COLLECTED DATA:

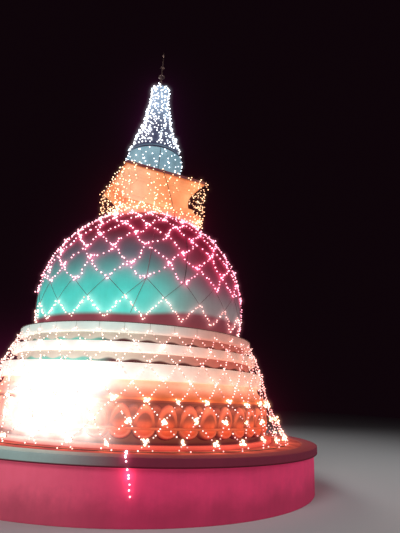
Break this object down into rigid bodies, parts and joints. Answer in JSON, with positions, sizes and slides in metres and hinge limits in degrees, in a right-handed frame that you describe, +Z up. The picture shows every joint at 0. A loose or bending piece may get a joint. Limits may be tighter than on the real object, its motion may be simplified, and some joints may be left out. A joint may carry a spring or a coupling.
{
  "type": "stupa",
  "caption": "Plastered stupa on a round plinth: lotus base, stepped rings, bubble dome, square hollow-sided harmika, swelling drum, ringed spire and metal pinnacle, with festival light strings.",
  "frame": {"origin": "centre of the plinth's underside, at ground level on the stupa's axis", "axes": "+Z up along the stupa's axis to the pinnacle; the square harmika's four faces look along +X, -X, +Y and -Y"},
  "size_m": [8.44, 8.44, 11.86],
  "materials": {
    "pink_wash": "limewashed plaster, pink",
    "grey_wash": "limewashed plaster, grey",
    "paving": "worn cement paving",
    "coral_wash": "limewashed plaster, coral",
    "orange_wash": "limewashed plaster, orange",
    "salmon_wash": "limewashed plaster, salmon",
    "white_wash": "limewashed plaster, cream white",
    "teal_wash": "limewashed plaster, teal",
    "apricot_wash": "limewashed plaster, apricot",
    "maroon_wash": "limewashed plaster, maroon",
    "blue_wash": "limewashed plaster, pale blue",
    "slate_wash": "limewashed plaster, slate",
    "aged_brass": "dulled",
    "warm_bulb": "lit, warm white",
    "amber_bulb": "lit, amber",
    "pink_bulb": "lit, pink",
    "ice_bulb": "lit, cold white",
    "light_wire": "thin dark insulated wire"
  },
  "bodies": {
    "root": {"plinth_wall": "pink_wash", "plinth_coping": "grey_wash", "terrace_paving": "paving", "lotus_foot_course": "coral_wash", "lower_lotus_petals": "coral_wash", "lotus_waist_band": "coral_wash", "upper_lotus_petals": "coral_wash", "bell_cove": "orange_wash", "ring_3_cornice": "white_wash", "ring_2_wall": "salmon_wash", "ring_2_cornice": "white_wash", "ring_1_wall": "salmon_wash", "ring_1_cornice": "white_wash", "dome": "teal_wash", "harmika_base_block": "apricot_wash", "harmika_lower_course": "apricot_wash", "harmika_hollow_body": "apricot_wash", "harmika_slab": "maroon_wash", "spire_drum": "blue_wash", "spire_neck_band": "slate_wash", "spire_ring_1": "blue_wash", "spire_ring_2": "blue_wash", "spire_ring_3": "blue_wash", "spire_ring_4": "blue_wash", "spire_ring_5": "blue_wash", "spire_ring_6": "blue_wash", "spire_ring_7": "blue_wash", "spire_ring_8": "blue_wash", "spire_ring_9": "blue_wash", "spire_ring_10": "blue_wash", "spire_cap": "blue_wash", "pinnacle_socket": "aged_brass", "pinnacle_stem": "aged_brass", "pinnacle_dish": "aged_brass", "pinnacle_lower_rod": "aged_brass", "pinnacle_ball": "aged_brass", "pinnacle_upper_rod": "aged_brass", "pinnacle_crystal": "aged_brass"}
  },
  "joints": []
}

BRIEF: Make an exact copy of the listing, including every line.

SOLUTION:
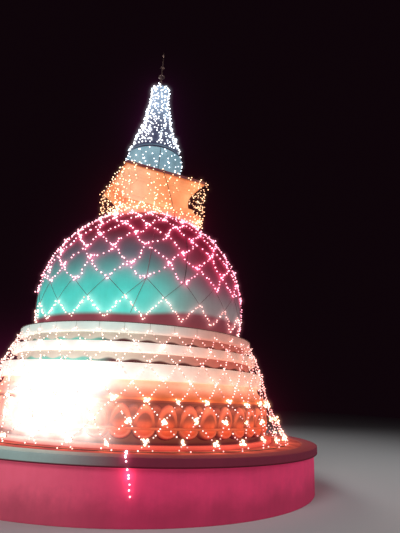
Break this object down into rigid bodies, parts and joints. Answer in JSON, with positions, sizes and slides in metres and hinge limits in degrees, in a right-handed frame that you describe, +Z up. The picture shows every joint at 0. A loose or bending piece may get a joint. Limits may be tighter than on the real object, its motion may be simplified, and some joints may be left out. A joint may carry a spring or a coupling.
{
  "type": "stupa",
  "caption": "Plastered stupa on a round plinth: lotus base, stepped rings, bubble dome, square hollow-sided harmika, swelling drum, ringed spire and metal pinnacle, with festival light strings.",
  "frame": {"origin": "centre of the plinth's underside, at ground level on the stupa's axis", "axes": "+Z up along the stupa's axis to the pinnacle; the square harmika's four faces look along +X, -X, +Y and -Y"},
  "size_m": [8.44, 8.44, 11.86],
  "materials": {
    "pink_wash": "limewashed plaster, pink",
    "grey_wash": "limewashed plaster, grey",
    "paving": "worn cement paving",
    "coral_wash": "limewashed plaster, coral",
    "orange_wash": "limewashed plaster, orange",
    "salmon_wash": "limewashed plaster, salmon",
    "white_wash": "limewashed plaster, cream white",
    "teal_wash": "limewashed plaster, teal",
    "apricot_wash": "limewashed plaster, apricot",
    "maroon_wash": "limewashed plaster, maroon",
    "blue_wash": "limewashed plaster, pale blue",
    "slate_wash": "limewashed plaster, slate",
    "aged_brass": "dulled",
    "warm_bulb": "lit, warm white",
    "amber_bulb": "lit, amber",
    "pink_bulb": "lit, pink",
    "ice_bulb": "lit, cold white",
    "light_wire": "thin dark insulated wire"
  },
  "bodies": {
    "root": {"plinth_wall": "pink_wash", "plinth_coping": "grey_wash", "terrace_paving": "paving", "lotus_foot_course": "coral_wash", "lower_lotus_petals": "coral_wash", "lotus_waist_band": "coral_wash", "upper_lotus_petals": "coral_wash", "bell_cove": "orange_wash", "ring_3_cornice": "white_wash", "ring_2_wall": "salmon_wash", "ring_2_cornice": "white_wash", "ring_1_wall": "salmon_wash", "ring_1_cornice": "white_wash", "dome": "teal_wash", "harmika_base_block": "apricot_wash", "harmika_lower_course": "apricot_wash", "harmika_hollow_body": "apricot_wash", "harmika_slab": "maroon_wash", "spire_drum": "blue_wash", "spire_neck_band": "slate_wash", "spire_ring_1": "blue_wash", "spire_ring_2": "blue_wash", "spire_ring_3": "blue_wash", "spire_ring_4": "blue_wash", "spire_ring_5": "blue_wash", "spire_ring_6": "blue_wash", "spire_ring_7": "blue_wash", "spire_ring_8": "blue_wash", "spire_ring_9": "blue_wash", "spire_ring_10": "blue_wash", "spire_cap": "blue_wash", "pinnacle_socket": "aged_brass", "pinnacle_stem": "aged_brass", "pinnacle_dish": "aged_brass", "pinnacle_lower_rod": "aged_brass", "pinnacle_ball": "aged_brass", "pinnacle_upper_rod": "aged_brass", "pinnacle_crystal": "aged_brass"}
  },
  "joints": []
}